Other features at the Gallop Extension
Other than the OCBC Arboretum, another feature of the Gallop Extension was also opened to the public in 2019. At the Mingxin Foundation Rambler’s Ridge, visitors can ascend the ridge via a barrier-free path lined with trees such as the critically endangered Spike Oak (Lithocarpus elegans) and Braided Chestnut (Castanopsis inermis). Those looking for more of an adventure can then continue along the hiking trail and decend down the rocky steps to get back to the paths.
The HPL Canopy Link will be ready in 2022. This 200m-long barrier-free bridge will provide visitors seamless access to the Gallop Extension from the Learning Forest.
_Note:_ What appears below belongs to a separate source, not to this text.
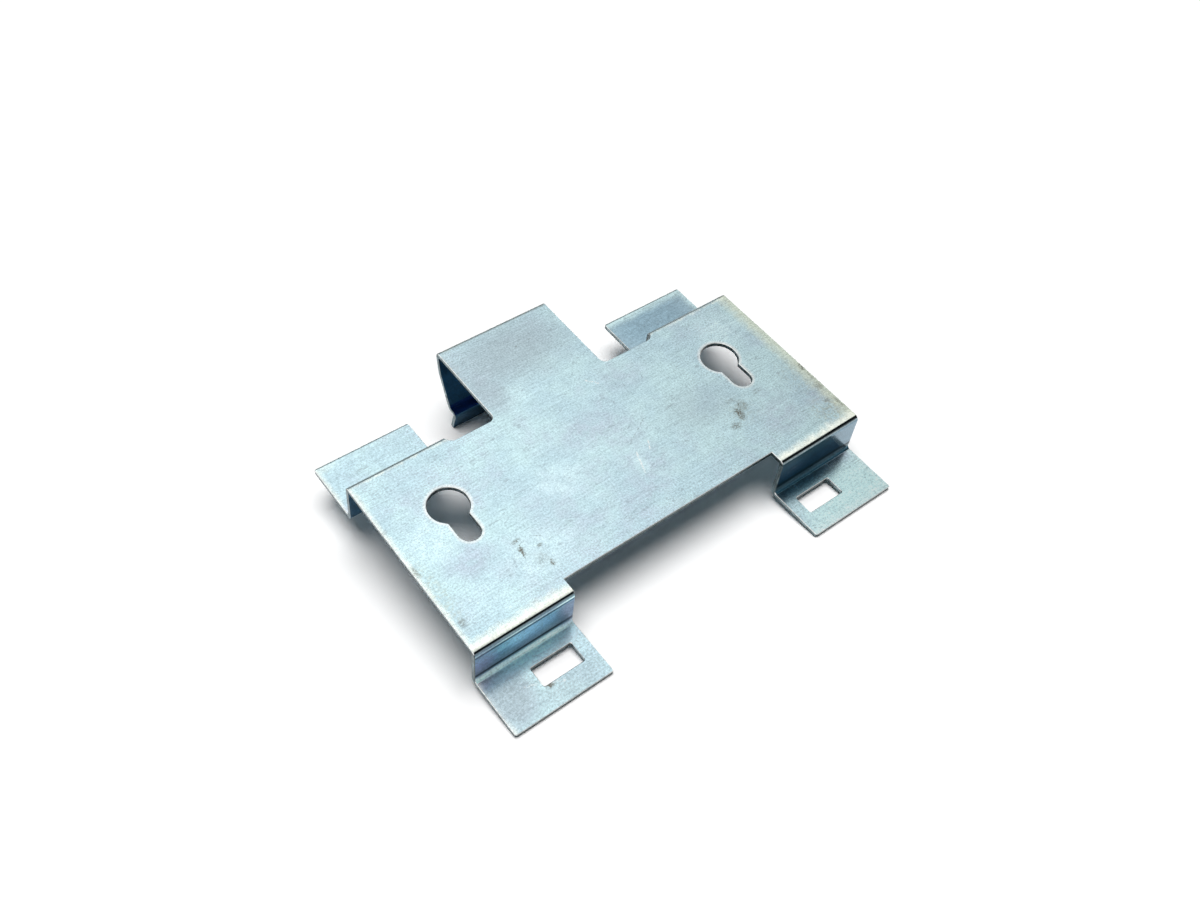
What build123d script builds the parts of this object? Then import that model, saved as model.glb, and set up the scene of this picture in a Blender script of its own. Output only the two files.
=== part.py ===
"""Stamped mounting bracket, folded from one piece of sheet steel.

A flat raised plate with two keyholes stands on four feet that are joggled down and outwards,
and a tongue at the rear is folded down into a sprung hook with a detent lip.

Millimetres. The origin is midway between the round ends of the two keyholes, on the plate's outer face.
+X runs along the plate, +Y towards the hook and +Z out of the plate's outer face.
"""

import os

from build123d import *

# Sheet, folds and punching
sheet = 1.0
bend_radius = 0.2  # inside the plate's folds and the hook's
foot_bend_radius = 0.7  # inside the folds between risers and feet
bow_radius = 10.0  # mid-line of the gentle bend that gives the hook its spring
punch_corner = 0.35  # corners of the slots
foot_corner = 0.5  # free corners of the feet
rollover = 0.12  # broken edge that the punch leaves on the outer side of the cut outline

# Plate
plate_length = 100.0
front_reach = 30.05  # keyhole line to the outer face of the front risers
rear_reach = 14.95  # keyhole line to the outer face of the rear risers
stand_off = 10.2  # plate's outer face above the feet's outer faces
riser_lean = 0.25  # how far a riser leans outwards between the plate and its foot
front_setback = 3.65  # front edge between the feet, behind the risers' outer faces
rear_setback = 2.1  # rear edge between the feet, in front of the risers' outer faces

# Feet
foot_width = 22.8
front_foot_length = 13.1  # root of the riser to the foot's free edge
rear_foot_length = 13.9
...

Deputy Prime Minister, Coordinating Minister for Economic Policies and Minister for Finance, Mr Heng Swee Keat and Minister for National Development and Minister-in-Charge of Social Services Integration, Mr Desmond Lee, were present to officiate the opening of the features. To commemorate the opening of the Gallop Extension, there are specially organised online and on-site programmes and activities for the family, which include virtual tours, showcases, talks, demonstrations and craft activities.
Launch of “Tropical Plants in Focus – Botanical Illustration at the Singapore Botanic Gardens”
Tropical Plants in Focus outlines the development of botanical illustration in Singapore, particularly at the Singapore Botanic Gardens. It showcases a selection of illustrations which can be viewed in person at the Botanical Art Gallery at the Singapore Botanic Gardens Gallop Extension.
This book is the first of its kind to trace the development of botanical illustration in Singapore, starting from well before the establishment of the Gardens, through its heyday in the late 19th century, and continuing into the present. The book includes a selection of the best and most representative artworks in the Gardens’ collections. It also highlights the importance and relevance of botanical illustration for botanical research.